▶ [REQUIREMENTS]
Restate word for word the lines of the data below, from the first through the one that has "0.008, 0.4, specular=0.08)".

▶ [COLLECTED DATA]

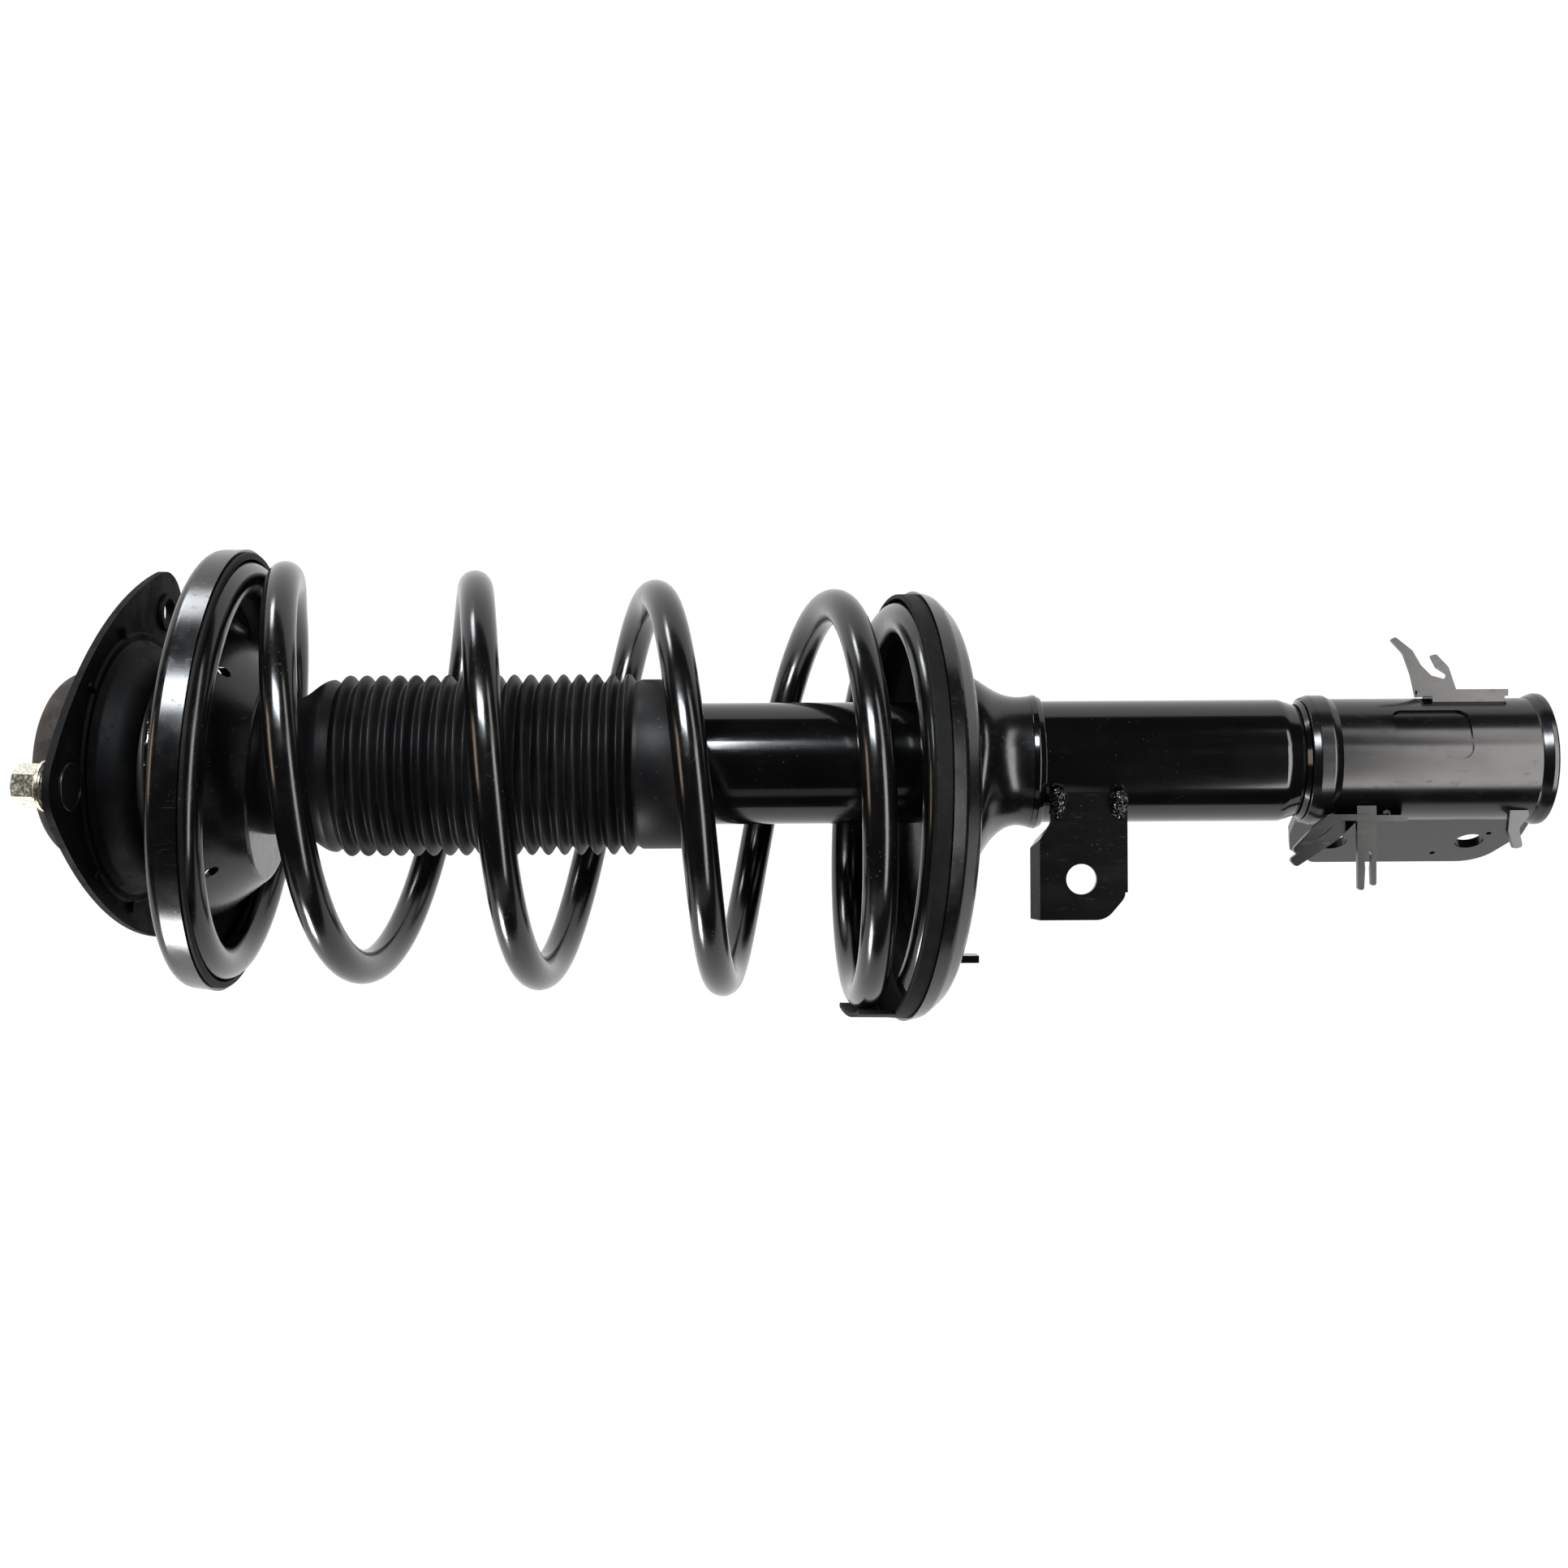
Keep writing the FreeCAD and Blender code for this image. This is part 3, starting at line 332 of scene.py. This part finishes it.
def make_materials():
    """One material for each slot of the record."""
    finishes = {}
    finishes["plate_paint"] = black_paint("plate_black", 0.0016, 0.55, 0.008, 0.4, specular=0.08)

    hat = Finish("hat_phosphate", (0.020, 0.0175, 0.0155), 0.66, specular=0.15)
    hat.tint(hat.remap(hat.noise(7, 5), 0.42, 0.70), (0.036, 0.031, 0.027))
    hat.tint(hat.remap(hat.noise(1.3, 3), 0.58, 0.72), (0.010, 0.009, 0.008))
    hat.tint(hat.remap(hat.noise(14, 4), 0.60, 0.74), (0.040, 0.024, 0.016))
    hat.bump(hat.noise(0.9, 4), 0.05)
    finishes["hat_paint"] = hat

    rubber = Finish("mount_rubber_black", (0.006, 0.006, 0.006), 0.60, specular=0.35, sheen=0.08)
    rubber.tint(rubber.remap(rubber.noise(8, 4), 0.48, 0.75), (0.014, 0.013, 0.012))
    rubber.bump(rubber.noise(0.7, 3), 0.03)
    finishes["mount_rubber"] = rubber.dust(0.7)

    zinc = Finish("zinc_yellowish", (0.50, 0.48, 0.39), 0.28, metallic=1.0)
    zinc.tint(zinc.remap(zinc.noise(3.5, 4), 0.42, 0.66), (0.62, 0.60, 0.50))
    zinc.tint(zinc.remap(zinc.noise(1.6, 3), 0.60, 0.74), (0.26, 0.24, 0.19))
    zinc.roughen(zinc.remap(zinc.noise(1.2, 4), 0.45, 0.70), 0.52)
    zinc.bump(zinc.noise(0.5, 3), 0.012)
    zinc.paint_below(STUD_PAINT_DEPTH, MOUNT_SLOPE, (0.003, 0.003, 0.003), 0.30)
    finishes["zinc"] = zinc

    steel = Finish("damper_steel", (0.48, 0.47, 0.45), 0.34, metallic=1.0)
    steel.tint(steel.remap(steel.noise(6, 5), 0.48, 0.72), (0.30, 0.28, 0.26))
    steel.roughen(steel.remap(steel.noise(0.8, 3, (6, 6, 1)), 0.45, 0.7), 0.50)
    steel.bump(steel.noise(0.5, 2, (8, 8, 1)), 0.008)
    finishes["damper_steel"] = steel

    chrome = Finish("rod_chrome", (0.78, 0.79, 0.80), 0.07, metallic=1.0)
    chrome.roughen(chrome.remap(chrome.noise(0.5, 2, (1, 1, 14)), 0.52, 0.75), 0.14)
    chrome.bump(chrome.noise(0.4, 2, (1, 1, 10)), 0.0012)
    finishes["rod_chrome"] = chrome

    band = Finish("band_ptfe", (0.035, 0.030, 0.026), 0.42)
    band.tint(band.remap(band.noise(2, 3), 0.5, 0.7), (0.060, 0.052, 0.044))
    finishes["band_plastic"] = band

    foam = Finish("bump_foam", (0.55, 0.50, 0.36), 0.85, specular=0.25, sheen=0.1)
    # Darker spots at the pores, where the bump below sinks pits: painted shade in the pores.
    foam.tint(foam.remap(foam.cells(0.9), 0.40, 0.16), (0.33, 0.29, 0.19))
    foam.tint(foam.remap(foam.noise(12, 4), 0.5, 0.75), (0.44, 0.38, 0.25))
    foam.bump(foam.cells(0.9), 0.12)
    finishes["foam"] = foam

    plastic = Finish("bearing_nylon", (0.020, 0.020, 0.021), 0.45)
    plastic.roughen(plastic.remap(plastic.noise(5, 4), 0.45, 0.7), 0.58)
    plastic.bump(plastic.noise(0.35, 2), 0.012)
    finishes["bearing_plastic"] = plastic

    balls = Finish("ball_steel_polished", (0.70, 0.70, 0.69), 0.08, metallic=1.0)
    balls.roughen(balls.remap(balls.noise(1.5, 3), 0.5, 0.75), 0.20)
    finishes["ball_steel"] = balls

    seat = black_paint("seat_black", 0.0012, 0.20, 0.005, 0.45)
    scratches = seat.remap(seat.noise(0.35, 2, (1, 22, 22), 0.4), 0.66, 0.72)
    worn = seat.remap(seat.noise(20, 2), 0.45, 0.6, 0.0, 0.35)
    seat.tint(seat.times(scratches, worn), (0.05, 0.05, 0.05))
    finishes["seat_paint"] = seat

    insulator = Finish("insulator_rubber_black", (0.0028, 0.0028, 0.0028), 0.60, specular=0.10)
    insulator.tint(insulator.remap(insulator.noise(9, 4), 0.48, 0.72), (0.006, 0.0056, 0.0056))
    insulator.bump(insulator.noise(0.6, 3), 0.025)
    finishes["insulator_rubber"] = insulator.dust(1.0, size=2.0)

    boot = Finish("boot_rubber_black", (0.0030, 0.0030, 0.0033), 0.44, specular=0.12)
    boot.tint(boot.remap(boot.noise(11, 4), 0.48, 0.72), (0.006, 0.0058, 0.0056))
    boot.roughen(boot.remap(boot.noise(6, 3), 0.45, 0.75), 0.47)
    boot.bump(boot.noise(0.8, 3), 0.005)
    finishes["boot_rubber"] = boot.dust(0.5)

    finishes["spring_paint"] = black_paint("spring_powder_black", 0.0014, 0.17, 0.005, 0.6)
    finishes["tube_paint"] = black_paint("tube_black", 0.0010, 0.12, 0.004, 0.35, (1, 1, 7))
    finishes["bracket_paint"] = black_paint("bracket_black", 0.0010, 0.20, 0.005, 0.35, (1, 1, 3))
    return {slot: finish.material for slot, finish in finishes.items()}


def node_slots():
    """Which material slot each CAD node takes, from the record."""
    return {part["node"]: part["material_slot"] for part in frame["record"]["subparts"]}


def paint_nodes(materials, slots):
    for name, node in NODES.items():
        node.data.materials.clear()
        node.data.materials.append(materials[slots[name]])


# Pieces

def add_piece(name, points, faces, material):
    """Mesh object from millimetre points, smooth shaded."""
    data = bpy.data.meshes.new(name)
    data.from_pydata([Vector(p) * MM for p in points], [], faces)
    data.polygons.foreach_set("use_smooth", [len(face) == 4 for face in faces])
    data.materials.append(material)
    piece = bpy.data.objects.new(name, data)
    bpy.context.scene.collection.objects.link(piece)
    return piece


def smooth(column, x):
    """Value at x of a smooth curve through one column of WIRE that never overshoots a row."""
    knots = [(row[0], row[column]) for row in WIRE]
    slopes = [(b[1] - a[1]) / (b[0] - a[0]) for a, b in zip(knots, knots[1:])]
    inner = [2 * p * q / (p + q) if p * q > 0 else 0.0 for p, q in zip(slopes, slopes[1:])]
    rates = [slopes[0]] + inner + [slopes[-1]]
    i = max(k for k in range(len(knots) - 1) if knots[k][0] <= x + 1e-9)
    (x0, y0), (x1, y1) = knots[i], knots[i + 1]
    h = x1 - x0
    u = (x - x0) / h
    return (y0 * (1 + 2 * u) * (1 - u) ** 2 + rates[i] * h * u * (1 - u) ** 2
            + y1 * u * u * (3 - 2 * u) + rates[i + 1] * h * u * u * (u - 1))


def wire_point(turns):
    """Point of the wire's centre line."""
    centre_x, centre_y, slope_x, slope_y, depth = (smooth(column, turns) for column in range(1, 6))
    a = -2 * pi * turns
    x = COIL_R * cos(a) / hypot(1, slope_x)
    y = COIL_R * sin(a) / hypot(1, slope_y)
    return Vector((centre_x + x, centre_y + y, LIFT - depth + slope_x * x + slope_y * y))


def make_spring(material):
    """The wire as one swept tube with softly broken edges at its cut ends.

    Each ring of points is given one share, 0 above the upper end depth and 1 below the lower one;
    nothing reads the shares.
    """
    sides, per_turn, chamfer, step = 32, 72, 0.7, 0.002
    first, last = WIRE[0][0], WIRE[-1][0]
    count = int((last - first) * per_turn)
    points, shares = [], []
    for i in range(count + 1):
        turns = first + (last - first) * i / count
        ahead = wire_point(min(turns + step, last)) - wire_point(max(turns - step, first))
        tangent = ahead.normalized()
        centre = wire_point(turns)
        axis = Vector((smooth(1, turns), smooth(2, turns), centre.z))
        out = centre - axis
        out = (out - tangent * out.dot(tangent)).normalized()
        side = tangent.cross(out)
        share = (smooth(5, turns) - UPPER_END_DEPTH) / (LOWER_END_DEPTH - UPPER_END_DEPTH)
        rings = [(centre, WIRE_R)]
        if i == 0:
            rings = [(centre, WIRE_R - chamfer), (centre + tangent * chamfer, WIRE_R)]
        if i == count:
            rings = [(centre - tangent * chamfer, WIRE_R), (centre, WIRE_R - chamfer)]
        for middle, radius in rings:
            for k in range(sides):
                a = 2 * pi * k / sides
                points.append(middle + out * radius * cos(a) + side * radius * sin(a))
                shares.append(min(1.0, max(0.0, share)))
    faces = []
    for i in range(len(points) // sides - 1):
        for k in range(sides):
            a, b = i * sides + k, i * sides + (k + 1) % sides
            faces.append((a, b, b + sides, a + sides))
    end = len(points) - sides
    faces += [tuple(range(sides - 1, -1, -1)), tuple(range(end, end + sides))]
    spring = add_piece("spring_wire", points, faces, material)
    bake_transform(spring)
    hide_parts("coil_spring")


def lathe(name, profile, material, sides):
    """Closed (radius, height) profile turned about Z."""
    points, faces = [], []
    for k in range(sides):
        a = 2 * pi * k / sides
        points += [(r * cos(a), r * sin(a), z + LIFT) for r, z in profile]
    count = len(profile)
    for k in range(sides):
        here, beyond = k * count, (k + 1) % sides * count
        for i in range(count):
            j = (i + 1) % count
            faces.append((here + i, beyond + i, beyond + j, here + j))
    return add_piece(name, points, faces, material)


def boot_outline():
    """Outer side of the bellows from the top down: neck, shoulder, round folds and a plain end."""
    crest, valley, pitch, first, count = 38.0, 34.3, 6.87, -100.5, 18
    neck_end, shoulder, shoulder_r = -79.0, -94.0, 36.2
    end_r, end_top, edge = 35.6, -222.8, 0.9
    shoulder_steps, fold_steps, roundness = 10, 14, 0.85
    outline = [(BOOT_NECK_R - 0.6, BOOT_TOP), (BOOT_NECK_R, BOOT_TOP - 0.8)]
    for i in range(shoulder_steps + 1):
        u = i / shoulder_steps
        radius = BOOT_NECK_R + (shoulder_r - BOOT_NECK_R) * u * u * (3 - 2 * u)
        outline.append((radius, neck_end + (shoulder - neck_end) * u))
    outline.append((valley, first + pitch / 2))
    for fold in range(count):
        for i in range(1, fold_steps + 1):
            u = 2 * i / fold_steps - 1
            swell = (0.5 + 0.5 * cos(pi * u)) ** roundness
            outline.append((valley + (crest - valley) * swell, first - pitch * (fold + u / 2)))
    return outline + [(end_r, end_top), (end_r, BOOT_BOTTOM + edge), (end_r - 0.7, BOOT_BOTTOM)]


def make_boot(material):
    """Dust boot: a bellows turned about the strut's axis and carried by the spring seat."""
    wall, bore_r, bore_top, neck_bottom = 2.2, 32.8, -97.0, -81.5
    neck = BOOT_NECK_R - wall
    bore = [(33.4, BOOT_BOTTOM), (bore_r, BOOT_BOTTOM + 0.7), (bore_r, bore_top),
            (neck, neck_bottom), (neck, BOOT_TOP)]
    boot = lathe("boot_bellows", (bore + boot_outline())[::-1], material, 128)
    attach(boot, "spring_seat")
    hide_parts("dust_boot")
    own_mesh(boot)


def make_bump_stop(material):
    """Foam bump stop with three waists and a rounded lower end."""
    steps, waists, phase, wave_r = 90, 3, 0.4, 2.0
    top_r, taper, widest = 19.6, 1.8, 21.8
    round_from, round_r = 0.93, 5.0
    outline = []
    for i in range(steps + 1):
        u = i / steps
        wave = cos(2 * pi * waists * u + phase)
        radius = top_r - taper * u + wave_r * wave * min(1.0, 12 * u * (1 - u))
        if u > round_from:
            radius -= round_r * ((u - round_from) / (1 - round_from)) ** 2
        outline.append((min(radius, widest), BUMP_TOP - BUMP_LENGTH * u))
    bore_r = ROD_R + ROD_GAP
    bore = [(bore_r, BUMP_TOP - BUMP_LENGTH), (bore_r, BUMP_TOP)]
    stop = lathe("bump_foam", (outline + bore)[::-1], material, 72)
    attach(stop, "top_mount")
    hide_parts("bump_stop")
    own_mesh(stop)


def lumpy(name, node, material):
    """A weld bead: the CAD bead remeshed finely, with large and small lumps."""
    grain, height, sink, large, small = 0.3, 0.7, 0.4, 1.7, 0.7
    source = bpy.data.objects.new(name + "_source", NODES[node].data.copy())
    bpy.context.scene.collection.objects.link(source)
    remesh = source.modifiers.new("fine", "REMESH")
    remesh.mode = "VOXEL"
    remesh.voxel_size = grain * MM
    graph = bpy.context.evaluated_depsgraph_get()
    data = bpy.data.meshes.new_from_object(source.evaluated_get(graph))
    bpy.data.objects.remove(source)
    normals = [vertex.normal.copy() for vertex in data.vertices]
    for vertex, normal in zip(data.vertices, normals):
        lumps = noise.noise(vertex.co / (large * MM)) + 0.5 * noise.noise(vertex.co / (small * MM))
        vertex.co += normal * (lumps * height - sink * height) * MM
    data.polygons.foreach_set("use_smooth", [True] * len(data.polygons))
    data.materials.clear()
    data.materials.append(material)
    bead = bpy.data.objects.new(name, data)
    bpy.context.scene.collection.objects.link(bead)
    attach(bead, "strut_housing")
    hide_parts(node)


make_camera()
make_lamps()
make_stage()
MATERIALS = make_materials()
paint_nodes(MATERIALS, node_slots())
make_spring(MATERIALS["spring_paint"])
make_boot(MATERIALS["boot_rubber"])
make_bump_stop(MATERIALS["foam"])
for bead in ("link_weld_upper", "link_weld_lower"):
    lumpy(bead + "_bead", bead, MATERIALS["tube_paint"])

▶ [FULL ANSWER]
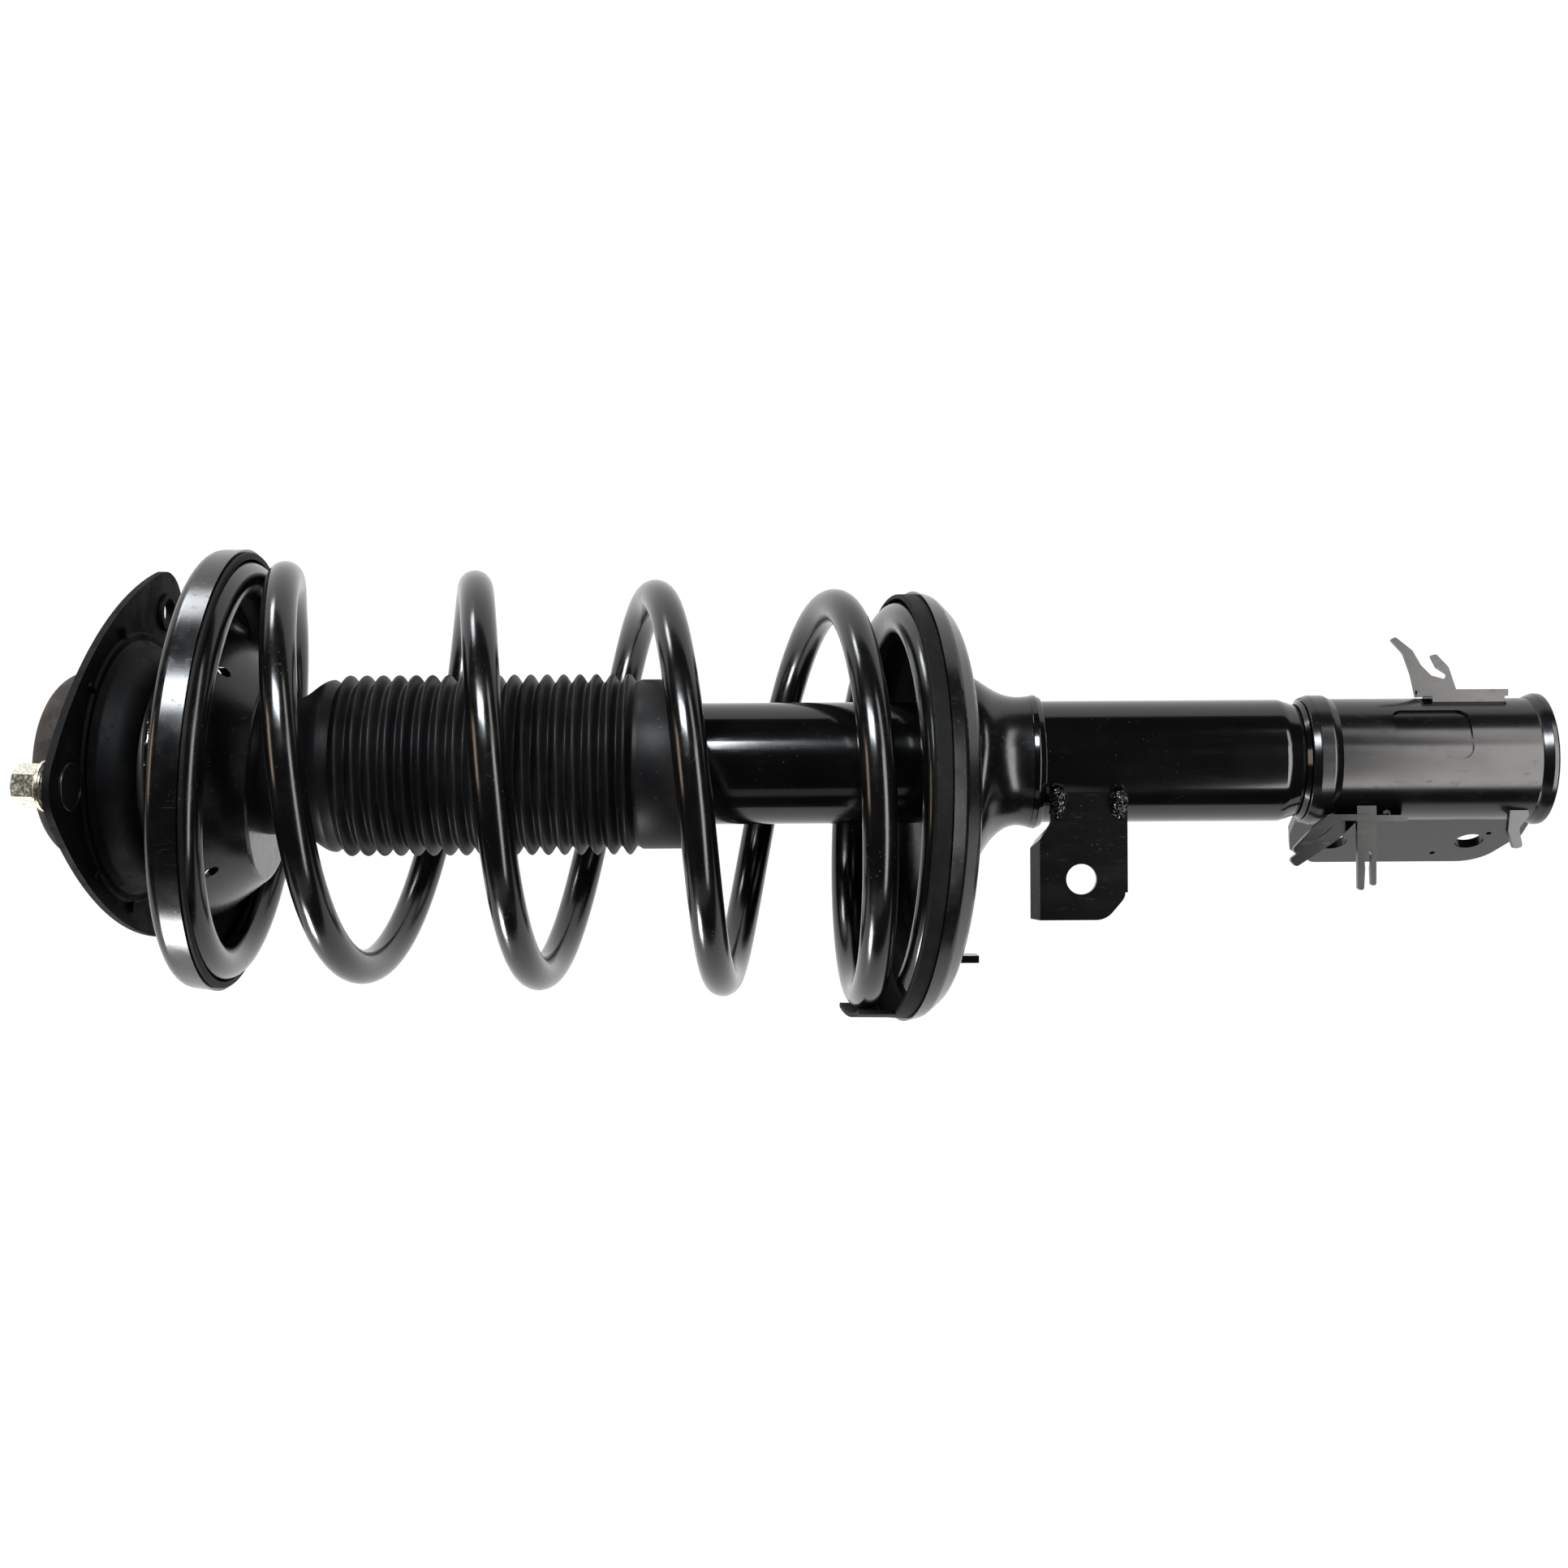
Keep writing the FreeCAD and Blender code for this image. This is part 3, starting at line 332 of scene.py. This part finishes it.
def make_materials():
    """One material for each slot of the record."""
    finishes = {}
    finishes["plate_paint"] = black_paint("plate_black", 0.0016, 0.55, 0.008, 0.4, specular=0.08)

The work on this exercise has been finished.